Halatoa Vailea
- Born: February 14, 1999 (age 27) Tonga
- Height: 1.87 m (6 ft 2 in)
- Weight: 105 kg (16 st 7 lb; 231 lb)
- School: Kashiwa High School
- University: Nippon Sport Science University

Rugby union career
- Position(s): Centre, Wing, Fullback, Fly-half, Flanker, Number 8

Senior career
- Years: Team / Apps / (Points)
- 2022–present: Kubota Spears / 68 / (195)
- Correct as of 4 November 2025

International career
- Years: Team / Apps / (Points)
- 2018: Japan U20 / 5 / (20)
- 2025–: Japan XV / 2 / (0)
- 2025–: Japan / 2 / (5)
- Correct as of 4 November 2025

= Halatoa Vailea =

Japan international rugby union player

Halatoa Vailea (ハラトア・ヴァイレア); born February 14, 1999) is a Tongan Japanese-raised rugby union player who currently plays as a centre or wing for the Kubota Spears in Japan's League One.

==Early career==
Vailea is from Tonga before moving to Japan for schooling, where he attended Kashiwa High School.
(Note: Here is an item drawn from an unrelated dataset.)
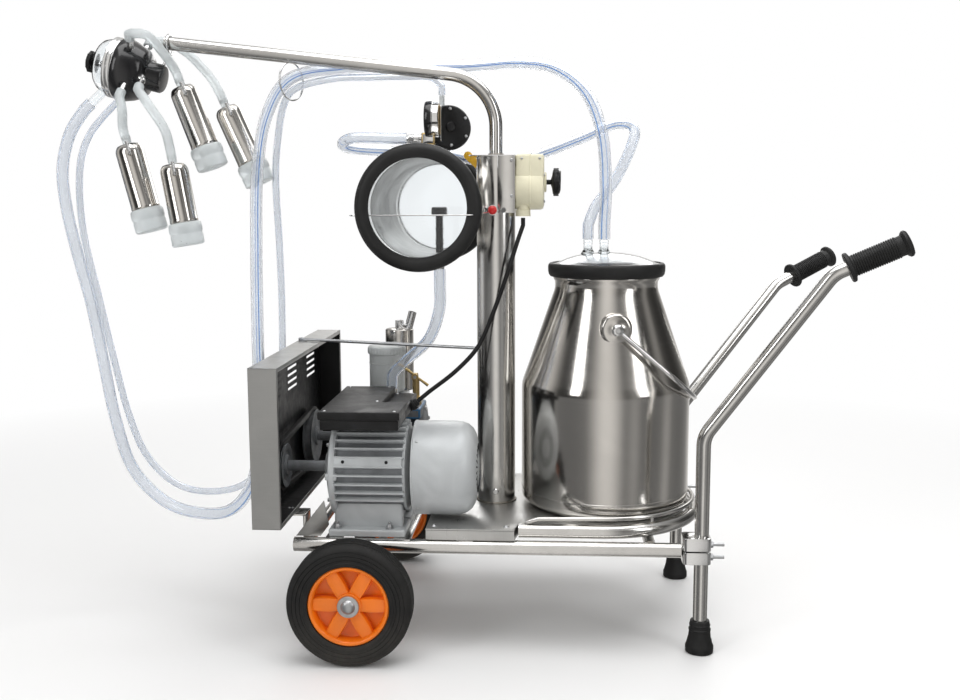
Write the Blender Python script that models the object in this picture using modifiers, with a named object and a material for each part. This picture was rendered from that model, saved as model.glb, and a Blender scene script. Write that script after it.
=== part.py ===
"""Trolley milking machine: vacuum pump set, balance tank, bucket and claw on one wheeled frame.

Metres, +Z up, +X towards the push handles. The post stands on the origin of the working frame;
the whole machine is then moved so that its own box is centred over the ground.
"""
import math

import bmesh
import bpy
from mathutils import Matrix, Vector

# ---------------------------------------------------------------- driving dimensions
GAP = 0.0003                    # clearance left between pieces that touch
PLACE = Vector((0.0286, -0.0278, 0.0))   # post axis in the finished machine's frame

TUBE_R = 0.0125                 # frame and handle tube
RAIL_Y = 0.190                  # side rails, either side of the middle
RAIL_Z = 0.179
RAIL_BACK = -0.345
RAIL_FRONT = 0.326
RAIL_TOP = RAIL_Z + TUBE_R
BAR_THICK = 0.004               # flat cross bars welded over the rails
DECK_TOP = 0.2125

WHEEL_X = -0.232
WHEEL_R = 0.106
WHEEL_WIDE = 0.052
WHEEL_FACE_Y = 0.297            # outer face of each wheel
RIM_R = 0.069
AXLE_R = 0.008
AXLE_HOLE_R = 0.0083

LEG_X = 0.361                   # the two handle tubes stand here
# each handle was bent by hand: height of its first bend, angles in degrees, run up to its second bend
NEAR_HANDLE = {"name": "near", "side": -1, "bend_z": 0.378, "twist": 8.0, "slope": 54.2, "run": 0.3417,
               "grip_rise": 24.3, "grip_from": 0.023}
FAR_HANDLE = {"name": "far", "side": 1, "bend_z": 0.350, "twist": 24.0, "slope": 47.7, "run": 0.3387,
              "grip_rise": 23.4, "grip_from": 0.040}
GRIP_LONG = 0.1036
GRIP_R = 0.0175

POST_R = 0.0354
COLLAR_LOW = 0.757
POST_TOP = 0.857
ARM_R = 0.0120
ARM_CORNER = Vector((0.0, 0.0, 0.993))
ARM_END = Vector((-0.608, 0.0, 1.064))
RING_X = -0.375
RING_R = 0.034

TANK_X = -0.124
TANK_Z = 0.763
TANK_R = 0.0875
TANK_NEAR_Y = -0.165
TANK_FAR_Y = 0.200
SEAL_R = 0.109
SEAL_LIP_R = 0.084
SEAL_DEEP = 0.030

MOTOR_Y = -0.110
MOTOR_Z = 0.300
MOTOR_R = 0.084
MOTOR_BACK = -0.300             # end shield, belt side
MOTOR_MID = -0.140              # where the fan cowl begins
SHAFT_R = 0.0095
PUMP_Y = 0.140
PUMP_R = 0.070
PULLEY_X = -0.383
MOTOR_PULLEY_R = 0.036
PUMP_PULLEY_R = 0.050
BELT_THICK = 0.008

GUARD_X0 = -0.4005
GUARD_X1 = -0.3515
GUARD_Y0 = -0.257
GUARD_Y1 = 0.290
GUARD_Z0 = 0.224
GUARD_Z1 = 0.500
SHEET = 0.0016

BUCKET_X = 0.203
BUCKET_R = 0.155
BUCKET_LOW = 0.2128
SHOULDER_Z = 0.440
NECK_Z = 0.632
NECK_R = 0.094
MOUTH_Z = 0.641
BUCKET_TURN = math.radians(6.2)  # the ears are turned a little from square
EAR_Z = 0.551
EAR_Y = 0.128
BAIL_LONG = 0.214
BAIL_DROP = math.radians(40.5)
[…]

After school, he moved to Japan to study at Nippon Sport Science University where he also played rugby between 2018 and 2022, playing originally as a loose forward. Having been schooled in Japan and being eligible on residency grounds, he represented Japan at U19 level, scoring a hat-trick against Ireland, In the same year he represented Japan U20.

==Professional career==
Vailea signed for Kubota Spears in 2022. Having made 28 appearances in his first three seasons, he had a break out season in 2025, scoring eleven tries, the fifth most in the competition. His performances earned him selection for the Japan national side, making his debut against Wales scoring a try. In October of the same year, he represented Japan XV in their match against Australia A.